大熊仕良

As an anode material for lithium-ion batteries, titanium dioxide (TiO₂) shows good gravimetric performance (336 mAh g⁻¹ for LiTiO₂) and excellent cyclability. To address the poor rate behavior, slow lithium-ion (Li⁺) diffusion, and high irreversible capacity decay, TiO₂ nanomaterials with tuned phase compositions and morphologies are being investigated. Here, a promising material is prepared that comprises a mesoporous “yolk–shell” spherical morphology in which the core is anatase TiO₂ and the shell is TiO₂(B).

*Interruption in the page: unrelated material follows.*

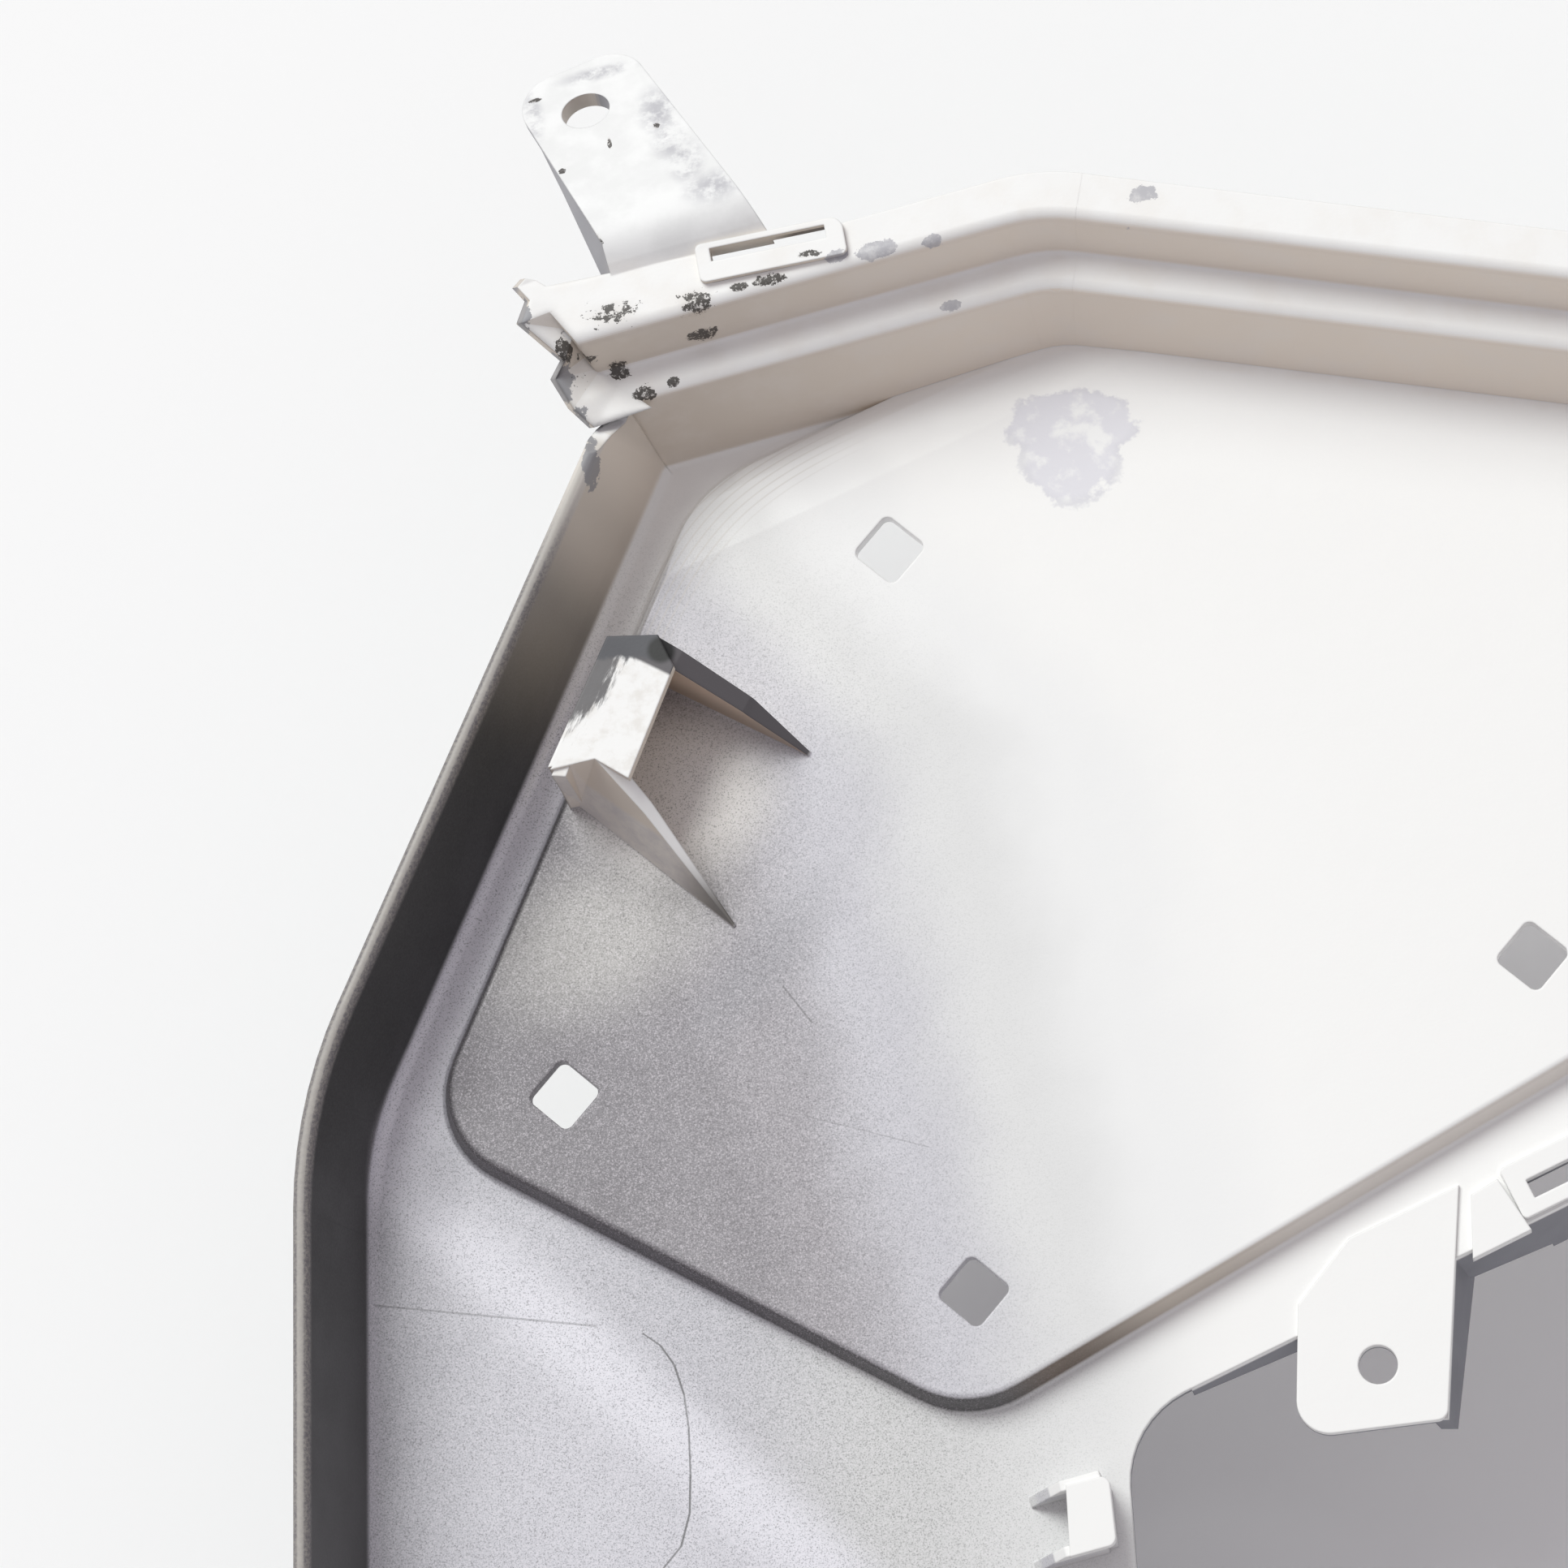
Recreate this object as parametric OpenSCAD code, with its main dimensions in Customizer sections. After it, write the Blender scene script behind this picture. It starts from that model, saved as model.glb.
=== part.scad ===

The preparation employs a NaCl-assisted solvothermal process and the electrochemical results indicate that the mesoporous yolk–shell microspheres have high specific reversible capacity at moderate current (330.0 mAh g⁻¹ at C/5), excellent rate performance (181.8 mAh g⁻¹ at 40C), and impressive cyclability (98% capacity retention after 500 cycles). The superior properties are attributed to the TiO₂(B) nanosheet shell, which provides additional active area to stabilize the pseudocapacity. In addition, the open mesoporous morphology improves diffusion of electrolyte throughout the electrode, thereby contributing directly to greatly improved rate capacity.

Mesoporous anatase TiO₂ yolk–TiO₂(B) shell microspheres are synthesized via a solvothermal process. Porous shells of thin TiO₂(B) nanosheets are separated by a gap from the anatase TiO₂ cores. These microspheres show a high reversible capacity and long-term cyclability as active anode materials in lithium-ion batteries.